Expert Advice with Michael Yardney. 28/05/2017

What type of property will be in strong demand in the future?

Now that’s a good question for property investors to ponder, because the way we live and where and how we live is evolving.

It wasn’t all that long ago that buying a house and land in the suburbs was considered an indisputable truism of property investing. Investing in a house on a large block was considered ‘safe as houses’ (pardon the pun) and still today, you’ll hear investors talk about a property asset’s value being “all in the land”.

But what was accurate only a decade or two ago is now becoming less so, particularly when it comes to real estate. For instance, while it is true that a house will depreciate in value while the land appreciates, that doesn’t mean apartments and units make terrible investments.

That’s because apartment also have an articulable land value underneath them.

And in certain markets, an apartment investment makes much more investment sense than a freestanding home. This is because demographics – or the composition of Australian households – is evolving.

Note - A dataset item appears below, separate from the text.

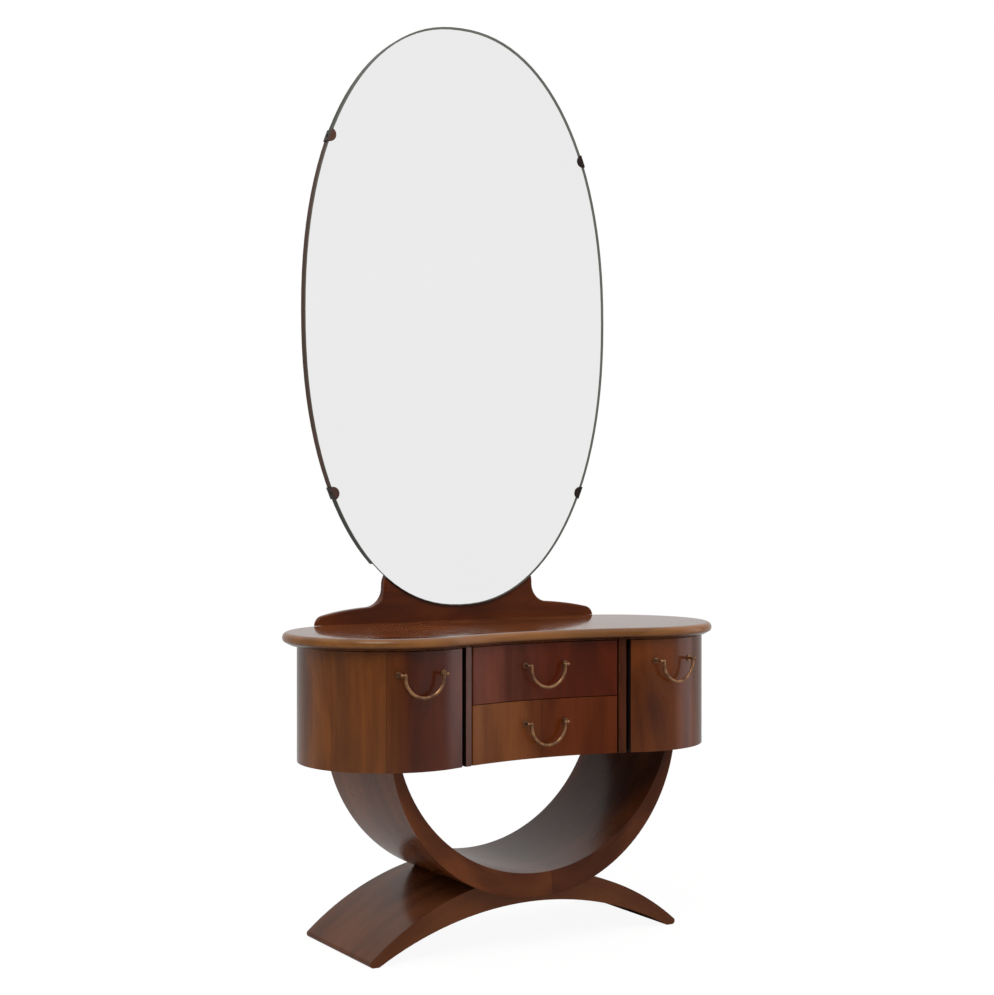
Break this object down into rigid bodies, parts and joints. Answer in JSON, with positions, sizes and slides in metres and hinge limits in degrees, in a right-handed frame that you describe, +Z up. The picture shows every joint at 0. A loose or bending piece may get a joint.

More of us are now trading a back yard for a court yard or balcony due to a range of factors including shifting family dynamics, increasing divorce rates and a growing tendency towards single-person households.

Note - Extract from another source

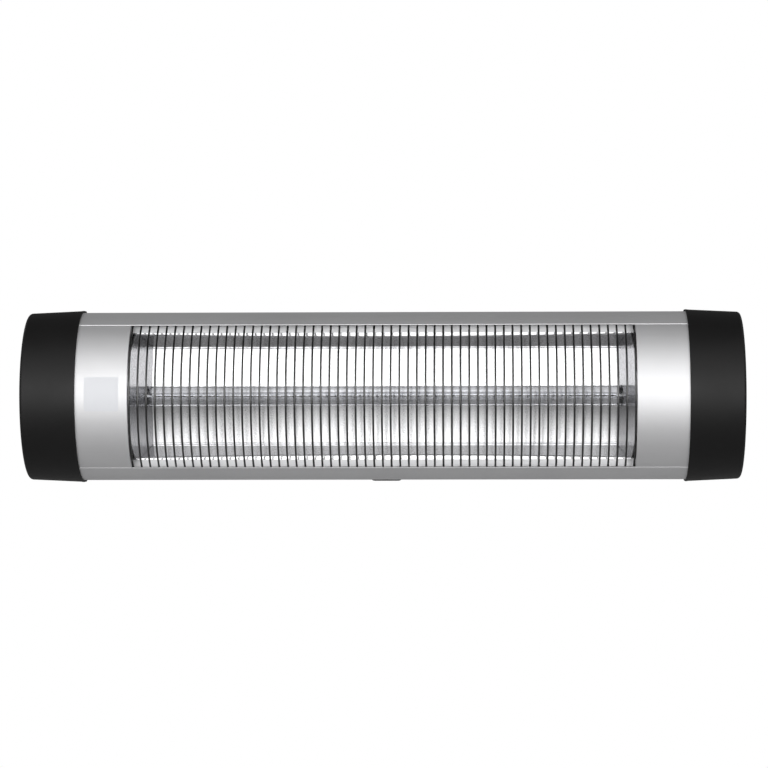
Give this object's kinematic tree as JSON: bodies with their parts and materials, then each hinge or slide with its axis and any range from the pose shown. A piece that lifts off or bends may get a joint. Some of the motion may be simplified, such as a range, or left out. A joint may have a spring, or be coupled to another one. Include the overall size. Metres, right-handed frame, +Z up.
{
  "type": "wall-mounted electric bar heater",
  "caption": "Half-round electric bar heater with a quartz lamp in a mirror trough behind a wire guard, black end caps and a wall bracket that lets it tilt down.",
  "frame": {"origin": "on the wall bracket's back face, level with the tilt pivot and midway along the heater; the wall is the plane y = 0", "axes": "+X to the viewer's right along the heater, +Y into the wall, +Z up; the heater faces -Y"},
  "size_m": [0.7068, 0.1775, 0.173],
  "materials": {
    "satin_aluminium": "satin anodised aluminium, fine grain along the length",
    "mirror_aluminium": "polished mirror aluminium sheet",
    "sheet_steel": "plain zinc-plated sheet steel",
    "black_wire": "glossy black coated wire",
    "black_plastic": "satin black moulded plastic",
    "rocker_plastic": "glossy black plastic",
    "quartz": "clear quartz tube",
    "carbon": "matt carbon fibre strand",
    "ceramic": "off-white ceramic, modelled as a hard smooth solid",
    "zinc_steel": "bright zinc-plated steel",
    "white_plastic": "off-white moulded plastic",
    "brown_lead": "silicone-covered lead",
    "earth_lead": "green and yellow covered lead",
    "bracket_steel": "dark powder-coated steel"
  },
  "bodies": {
    "wall_side": {"wall_bracket": "bracket_steel", "pivot_bolt": "zinc_steel", "pivot_nut": "zinc_steel", "pivot_washer_right": "zinc_steel", "pivot_washer_left": "zinc_steel"},
    "heater_body": {"rear_housing": "satin_aluminium", "front_cover_right": "satin_aluminium", "front_cover_left": "satin_aluminium", "reflector": "mirror_aluminium", "reflector_cheek_right": "mirror_aluminium", "reflector_cheek_left": "mirror_aluminium", "end_plate_right": "sheet_steel", "end_plate_left": "sheet_steel", "lamp_clip_right": "sheet_steel", "lamp_clip_left": "sheet_steel", "guard_grille": "black_wire", "end_cap_right": "black_plastic", "end_cap_left": "black_plastic", "switch_body": "black_plastic", "cable_gland": "black_plastic", "gland_nut": "black_plastic", "lamp_tube": "quartz", "carbon_strand": "carbon", "lamp_end_right": "ceramic", "lamp_end_left": "ceramic", "thermal_cutout": "ceramic", "strand_end_right": "zinc_steel", "strand_end_left": "zinc_steel", "cap_screw_right_upper_back": "zinc_steel", "cap_screw_right_lower_back": "zinc_steel", "cap_screw_right_upper_front": "zinc_steel", "cap_screw_right_lower_front": "zinc_steel", "cap_screw_left_upper_back": "zinc_steel", "cap_screw_left_lower_back": "zinc_steel", "cap_screw_left_upper_front": "zinc_steel", "cap_screw_left_lower_front": "zinc_steel", "earth_screw": "zinc_steel", "bracket_bolt_upper": "zinc_steel", "bracket_bolt_lower": "zinc_steel", "slot_nut_upper": "zinc_steel", "slot_nut_lower": "zinc_steel", "terminal_block": "white_plastic", "lamp_lead_right": "brown_lead", "lamp_lead_left": "brown_lead", "cutout_lead": "brown_lead", "switch_lead": "brown_lead", "earth_lead": "earth_lead", "tilt_bracket": "bracket_steel"},
    "rocker": {"switch_rocker": "rocker_plastic"}
  },
  "joints": [
    {"name": "body_tilt", "type": "hinge", "parent": "wall_side", "child": "heater_body", "pos_m": [0, -0.046, 0], "axis": [1, 0, 0], "range_deg": [0, 45]},
    {"name": "switch_rock", "type": "hinge", "parent": "heater_body", "child": "rocker", "pos_m": [0.3475, -0.096, 0], "axis": [0, 1, 0], "range_deg": [0, 14]}
  ]
}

This scratches at the surface of the many evolutions that investors must prepare for if they want to enjoy long-term success in real estate. These changes include:

1. Our Demographics are changing.

In my mind our changing demographics will have more influence on the long-term performance of our property markets than the short-term influences of interest rates, bank lending policies or supply and demand.

It’s no secret that our nation is ageing, but the latest Australian Intergenerational Report reveals the significance and depth of this trend, forecasting that by 2055 the number of people aged over 65 will double.

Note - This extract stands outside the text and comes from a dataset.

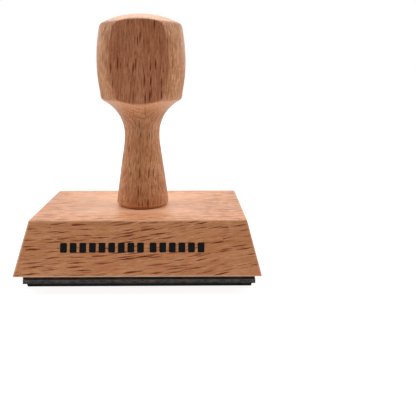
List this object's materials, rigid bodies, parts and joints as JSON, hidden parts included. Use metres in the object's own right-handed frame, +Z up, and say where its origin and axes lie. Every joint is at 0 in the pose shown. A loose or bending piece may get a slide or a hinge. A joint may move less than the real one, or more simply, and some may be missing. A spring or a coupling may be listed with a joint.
{
  "type": "rubber stamp",
  "caption": "Wooden hand stamp: turned handle with finger flats on a bevelled block, over a sponge cushion and a raised rubber text plate.",
  "frame": {"origin": "centre of the stamping face, which the stamp rests on", "axes": "+Z up along the handle, +X to the right along the lines of text as printed, -Y towards the marked front of the block"},
  "size_m": [0.075, 0.05, 0.0855],
  "materials": {
    "handle_beech": "turned and sanded beech, thin satin oil",
    "block_beech": "planed beech, thin satin oil",
    "zinc_steel": "bright zinc plate",
    "wood_glue": "dried, slightly glossy",
    "adhesive_film": "smooth tinted film",
    "sponge": "fine-celled foam rubber, matt",
    "plate_rubber": "smooth matt rubber"
  },
  "bodies": {
    "stamp_body": {"handle": "handle_beech", "handle_screw": "zinc_steel", "handle_glue": "wood_glue", "block": "block_beech", "upper_adhesive": "adhesive_film", "cushion": "sponge"},
    "printing_plate": {"lower_adhesive": "adhesive_film", "text_plate": "plate_rubber"}
  },
  "joints": [
    {"name": "cushion_press", "type": "slide", "parent": "stamp_body", "child": "printing_plate", "axis": [0, 0, 1], "range_m": [0, 0.0006], "stiffness_N_per_m": 300000, "deforming": ["cushion"]}
  ]
}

Perhaps a bigger threat is that over the same time the ratio of people in the workforce compared to retirees will almost halve, from 4.5:1 to 2.7:1 as the Baby Boomers retire. In the 1970s, it was 7.5:1. This means the government will have to keep migrations levels high to top up our workforce.

Another critical demographic trend is the Australian Bureau of Statistics forecast that lone person households will have the most rapid increase of all household types — up by 65 per cent in the next 25 years.

That means there will be about 3.4 million people living on their own and most of these people will still want to live close to the big cities.

Let’s turn our attention back to that big house on the big block – the one that was as ‘safe as houses’.

In light of these demographic changes, how does that type of property stack up as likely to be in strong demand in the future?

2. The economy is changing.

The mining building boom is well and truly over and we’re becoming less of a manufacturing country.

In the future our economy will be driven by services, IT and education, which means the economic centres of growth – which will translate to wages growth and the ability to pay more for properties – will be in our capital cities and in particular, locations close to the CBD in our 3 east coast capital cities.

Furthermore, with so many Australians exiting the workforce as Baby Boomers retire, the government will need to address issues of skills shortages somehow so, as I said, it’s likely increased migration of skilled workers will only increase in the future.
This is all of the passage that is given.